I got into my car and thought for two seconds "what if he needs me?" I smiled at the thought of him sitting there, and the troublesome thought of him needing me quickly left my mind. I debated on getting coffee, picking up something for supper, how my grandmother was doing, how my grandfather was making out waiting for her. I debated, but I ultimately went home empty handed.

I came in to an even bigger shock,  my youngest child, 2 years of age, hadn't made a mess. I wondered if she was sick, but cleaned what wasn't already clean, started the dishwasher, and put a ham in a pot to boil for supper.

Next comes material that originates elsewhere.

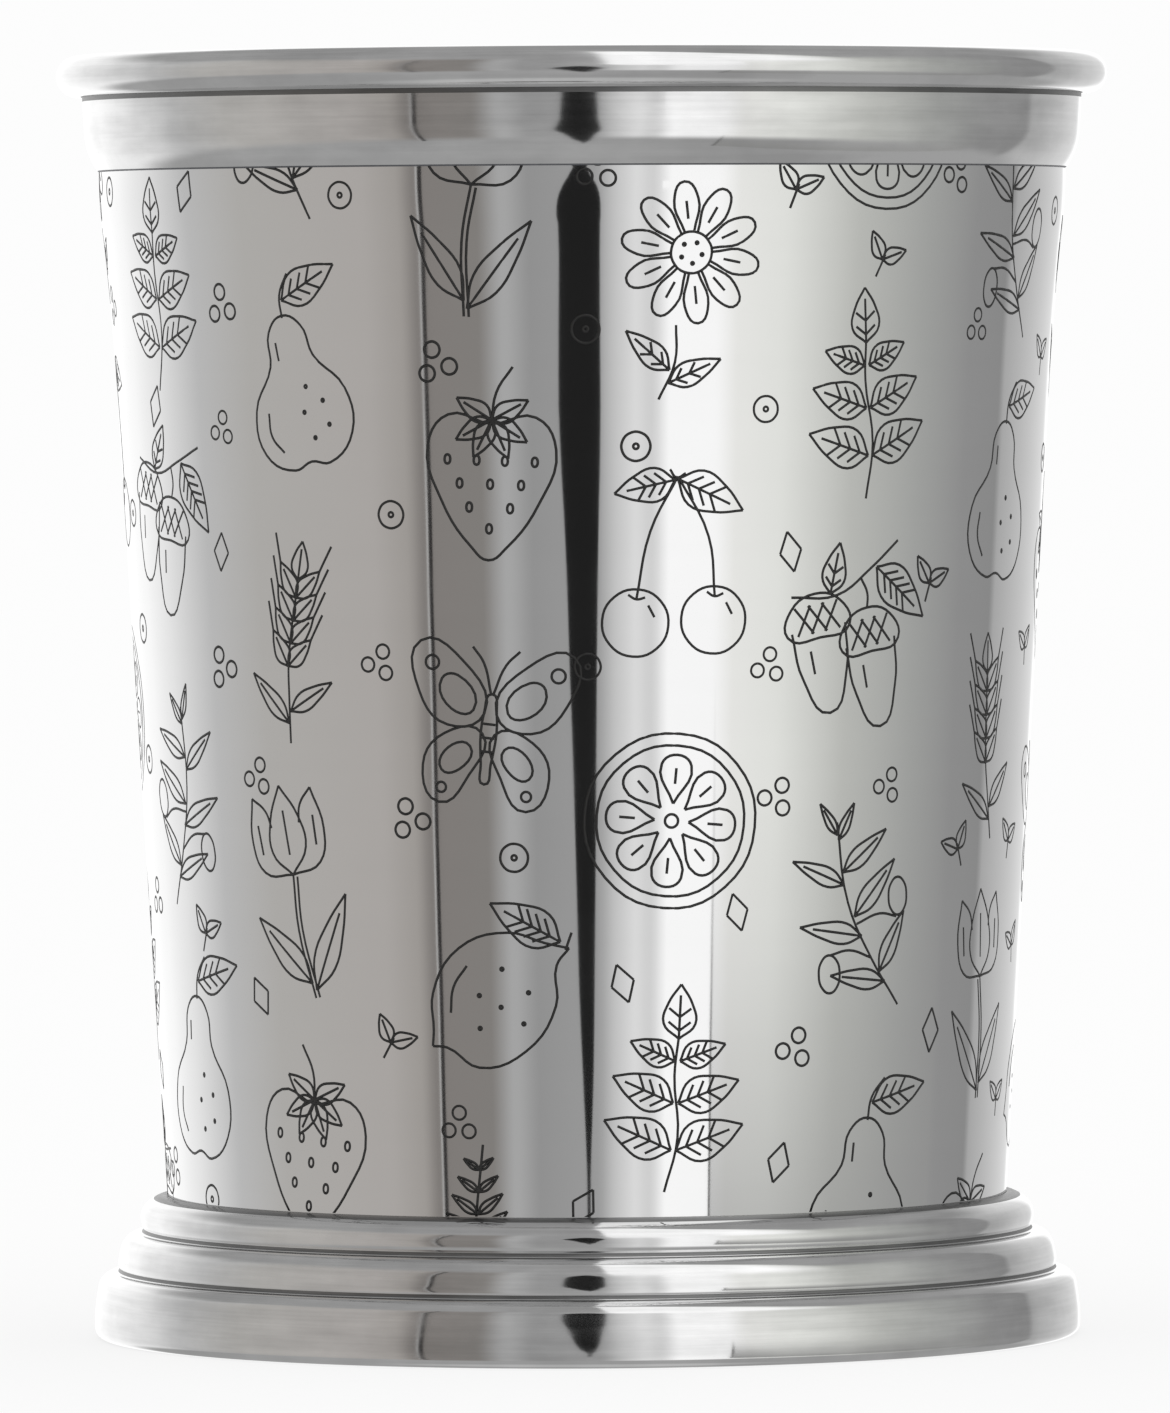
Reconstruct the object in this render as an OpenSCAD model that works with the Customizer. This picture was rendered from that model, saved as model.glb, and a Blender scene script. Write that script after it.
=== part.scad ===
// Stainless steel julep cup: a flared cup body with a rolled rim, a collar band
// caught under the roll, a stepped foot and its base plate, joined with solder.
// Millimetres. The cup stands on z = 0, and its axis is the z axis.

/* [Cup body] */
// Height from the table to the top of the rolled rim
cup_h = 107.2; // [100:0.1:115]
// Outer diameter of the body where it leaves the foot
waist_d = 70.3; // [68:0.1:72]
// Lean of the straight wall from upright, in degrees
wall_lean = 3.25; // [2.75:0.05:3.75]
// Thickness of the body's sheet
body_t = 0.7; // [0.5:0.05:0.85]
// Height of the floor's underside above the table
floor_z = 5; // [3:0.25:6]
// Outer radius of the bend between the floor and the wall
floor_bend_r = 4; // [2:0.25:5]

/* [Flared mouth] */
// Radius of the outward curve that makes the flare
flare_r = 250; // [200:5:300]
// Lean of the wall where the flare is steepest, in degrees
flare_lean = 6.5; // [6:0.1:7.2]
// Radius of the curve that brings the neck upright again
neck_bend_r = 20; // [12:1:30]
// Height of the upright strip under the collar's edge
neck_land = 0.3; // [0.2:0.1:1]
// How far the wall steps out behind the collar
bulge_out = 0.84; // [0.6:0.02:0.9]
// Height over which the wall steps out
bulge_h = 5.8; // [5:0.1:6.4]
// Diameter of the rolled rim's section
bead_d = 3.4; // [3.2:0.1:3.9]

/* [Collar] */
// Distance from the top of the rim down to the collar's lower edge
collar_drop = 9.55; // [9.4:0.05:11]
// Thickness of the collar's sheet
collar_t = 0.62; // [0.5:0.02:0.64]
// Thickness left at the collar's polished lower edge
collar_edge_t = 0.12; // [0.08:0.01:0.2]
// Lean of the collar above its turn, in degrees: the band is wider at the top
collar_lean = 3.5; // [0:0.5:4]
// Radius of the collar's turn towards its lower edge
collar_turn_r = 6; // [5:0.25:8]
// Drop from the middle of the rolled rim to the collar's top edge
collar_tuck = 0.15; // [0.1:0.01:0.4]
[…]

As I finished up, and sat down on the couch with some tea my mind began to wander once again... "Is this what it feels like to only have one kid?" "What do people with only one child do?" "Will it be raining all day?" Silly thoughts trying to pass the time...trying to make time fly by so it's finally time to pick up my oldest so I get the familiar feeling of having two kids again. It's amazing how slow time goes when you want it to fly by.

I never actually thought about how independent my daughter was until today. I feel unneeded. Almost   Unnatural. It just doesn't feel right, I feel like someone had taken me to the centre of the earth and forgotten. As I calm my tired, worriness that doesn't make sense even to me I can only think one thing...

"This is the NEW normal."

I set my son off on an incredible journey, and cannot wait to hear all about his adventures. Adventures of every subject, math, music, reading. Adventures of lunch, and about who are what and what hilarious joke that other kid told. So many adventures....waiting to be experienced...and I'm so excited for him to experience everything. I didn't cry, I barely teared up. I'm excited for him to experience life as an adventure, something I've forgotten how to do...and try to remember how old I was when I stopped treating my life like an adventure. I wish I could turn back time and figure out when....but instead, I'd much rather watch him.

I hope he never looses his excitement. Excitement for life and for adventure.